# Task:
Begin with the line that contains "obj.parent = None" and end with the line that contains "mesh.update()", transcribing exactly each line in that stretch and no other.

>> START Record set

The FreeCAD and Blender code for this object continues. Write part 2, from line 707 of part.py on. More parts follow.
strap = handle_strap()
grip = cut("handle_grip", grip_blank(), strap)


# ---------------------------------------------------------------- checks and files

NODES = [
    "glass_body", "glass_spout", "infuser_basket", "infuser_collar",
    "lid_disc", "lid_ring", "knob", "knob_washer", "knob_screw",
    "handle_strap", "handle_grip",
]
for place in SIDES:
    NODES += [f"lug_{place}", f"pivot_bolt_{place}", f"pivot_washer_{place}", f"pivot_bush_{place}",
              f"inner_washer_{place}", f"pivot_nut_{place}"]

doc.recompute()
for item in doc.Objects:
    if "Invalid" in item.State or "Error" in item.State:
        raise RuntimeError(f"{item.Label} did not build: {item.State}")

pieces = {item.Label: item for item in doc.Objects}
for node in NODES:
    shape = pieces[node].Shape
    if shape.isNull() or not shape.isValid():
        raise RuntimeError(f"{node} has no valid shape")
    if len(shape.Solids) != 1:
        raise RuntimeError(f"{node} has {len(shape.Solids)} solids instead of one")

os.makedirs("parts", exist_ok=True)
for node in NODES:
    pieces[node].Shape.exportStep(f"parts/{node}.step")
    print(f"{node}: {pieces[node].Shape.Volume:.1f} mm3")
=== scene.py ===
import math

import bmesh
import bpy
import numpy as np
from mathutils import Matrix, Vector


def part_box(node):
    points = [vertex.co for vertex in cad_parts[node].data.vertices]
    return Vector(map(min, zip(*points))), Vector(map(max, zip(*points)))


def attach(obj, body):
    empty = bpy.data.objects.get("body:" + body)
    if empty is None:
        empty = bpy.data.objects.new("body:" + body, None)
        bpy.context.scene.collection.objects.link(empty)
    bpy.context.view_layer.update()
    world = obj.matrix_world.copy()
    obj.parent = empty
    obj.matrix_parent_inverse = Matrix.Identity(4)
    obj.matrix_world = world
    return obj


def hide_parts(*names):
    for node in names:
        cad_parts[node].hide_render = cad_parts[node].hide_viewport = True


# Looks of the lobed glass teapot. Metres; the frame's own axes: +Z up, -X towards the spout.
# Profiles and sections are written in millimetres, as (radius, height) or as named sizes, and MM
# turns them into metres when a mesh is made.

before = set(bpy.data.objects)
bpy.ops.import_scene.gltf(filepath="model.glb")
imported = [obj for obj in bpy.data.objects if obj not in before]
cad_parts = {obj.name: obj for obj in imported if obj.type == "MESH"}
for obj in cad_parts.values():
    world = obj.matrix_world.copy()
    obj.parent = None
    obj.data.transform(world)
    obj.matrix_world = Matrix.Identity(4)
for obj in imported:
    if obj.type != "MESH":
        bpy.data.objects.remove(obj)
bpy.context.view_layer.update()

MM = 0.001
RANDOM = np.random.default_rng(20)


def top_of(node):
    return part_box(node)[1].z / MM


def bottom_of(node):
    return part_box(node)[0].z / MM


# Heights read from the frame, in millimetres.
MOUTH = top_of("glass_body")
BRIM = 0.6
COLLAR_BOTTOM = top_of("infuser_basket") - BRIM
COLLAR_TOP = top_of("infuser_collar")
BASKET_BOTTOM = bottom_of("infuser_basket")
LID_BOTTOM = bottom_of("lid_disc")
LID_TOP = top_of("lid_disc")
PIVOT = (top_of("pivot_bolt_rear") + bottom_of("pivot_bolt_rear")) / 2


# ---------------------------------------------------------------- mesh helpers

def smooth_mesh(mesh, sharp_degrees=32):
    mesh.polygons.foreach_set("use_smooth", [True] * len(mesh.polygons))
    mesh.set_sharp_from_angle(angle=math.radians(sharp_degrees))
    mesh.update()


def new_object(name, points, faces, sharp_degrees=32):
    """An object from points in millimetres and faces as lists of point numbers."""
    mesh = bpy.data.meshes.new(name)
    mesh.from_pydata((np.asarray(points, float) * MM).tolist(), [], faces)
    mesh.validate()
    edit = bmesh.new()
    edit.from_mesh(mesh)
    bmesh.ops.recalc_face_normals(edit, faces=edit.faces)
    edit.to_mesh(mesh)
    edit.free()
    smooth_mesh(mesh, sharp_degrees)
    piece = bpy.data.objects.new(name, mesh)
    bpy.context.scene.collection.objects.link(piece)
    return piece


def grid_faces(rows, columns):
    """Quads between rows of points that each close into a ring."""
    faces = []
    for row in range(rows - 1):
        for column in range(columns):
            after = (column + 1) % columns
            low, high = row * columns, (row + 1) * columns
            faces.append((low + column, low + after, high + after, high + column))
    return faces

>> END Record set
>> START Record set

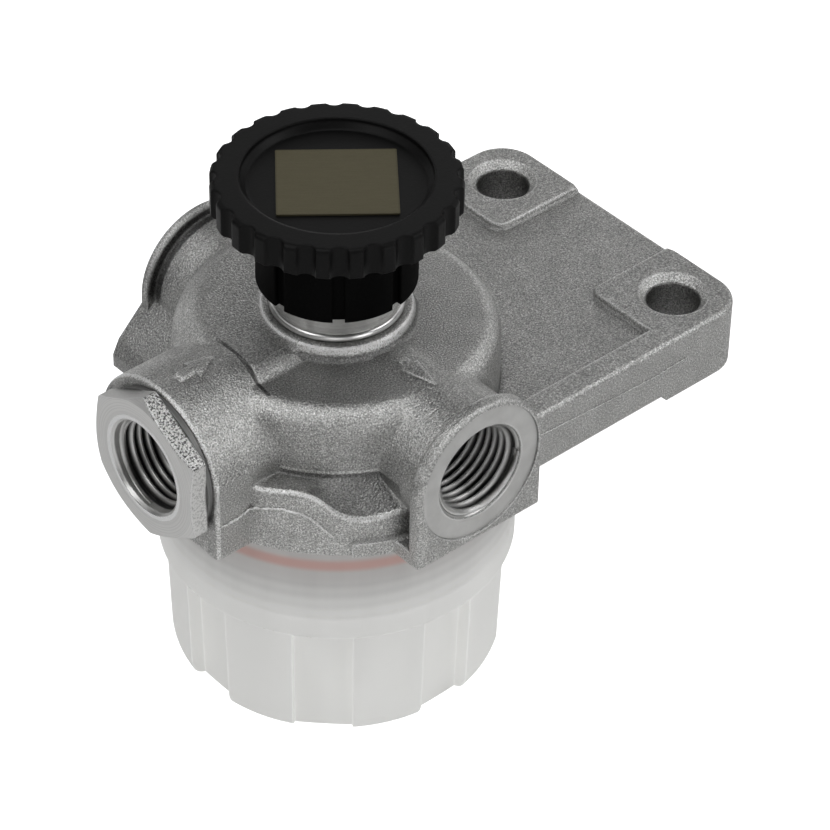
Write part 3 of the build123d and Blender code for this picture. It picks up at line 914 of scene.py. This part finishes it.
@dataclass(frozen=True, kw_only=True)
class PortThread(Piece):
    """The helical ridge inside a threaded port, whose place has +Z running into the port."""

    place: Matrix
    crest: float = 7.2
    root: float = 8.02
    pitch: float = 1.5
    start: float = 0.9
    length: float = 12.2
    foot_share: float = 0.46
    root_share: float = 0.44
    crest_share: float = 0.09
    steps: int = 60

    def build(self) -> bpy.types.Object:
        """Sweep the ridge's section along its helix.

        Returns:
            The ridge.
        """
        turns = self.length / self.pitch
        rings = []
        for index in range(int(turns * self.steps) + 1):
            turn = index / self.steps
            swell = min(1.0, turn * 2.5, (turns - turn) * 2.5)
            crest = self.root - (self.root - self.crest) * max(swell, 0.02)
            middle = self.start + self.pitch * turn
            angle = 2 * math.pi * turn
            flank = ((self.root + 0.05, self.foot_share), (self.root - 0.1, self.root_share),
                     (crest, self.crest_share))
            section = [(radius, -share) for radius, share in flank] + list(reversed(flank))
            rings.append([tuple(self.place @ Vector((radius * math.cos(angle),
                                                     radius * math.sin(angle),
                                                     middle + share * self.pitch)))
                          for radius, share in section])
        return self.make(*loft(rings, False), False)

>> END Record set

# Task answer:
    obj.parent = None
    obj.data.transform(world)
    obj.matrix_world = Matrix.Identity(4)
for obj in imported:
    if obj.type != "MESH":
        bpy.data.objects.remove(obj)
bpy.context.view_layer.update()

MM = 0.001
RANDOM = np.random.default_rng(20)


def top_of(node):
    return part_box(node)[1].z / MM


def bottom_of(node):
    return part_box(node)[0].z / MM


# Heights read from the frame, in millimetres.
MOUTH = top_of("glass_body")
BRIM = 0.6
COLLAR_BOTTOM = top_of("infuser_basket") - BRIM
COLLAR_TOP = top_of("infuser_collar")
BASKET_BOTTOM = bottom_of("infuser_basket")
LID_BOTTOM = bottom_of("lid_disc")
LID_TOP = top_of("lid_disc")
PIVOT = (top_of("pivot_bolt_rear") + bottom_of("pivot_bolt_rear")) / 2


# ---------------------------------------------------------------- mesh helpers

def smooth_mesh(mesh, sharp_degrees=32):
    mesh.polygons.foreach_set("use_smooth", [True] * len(mesh.polygons))
    mesh.set_sharp_from_angle(angle=math.radians(sharp_degrees))
    mesh.update()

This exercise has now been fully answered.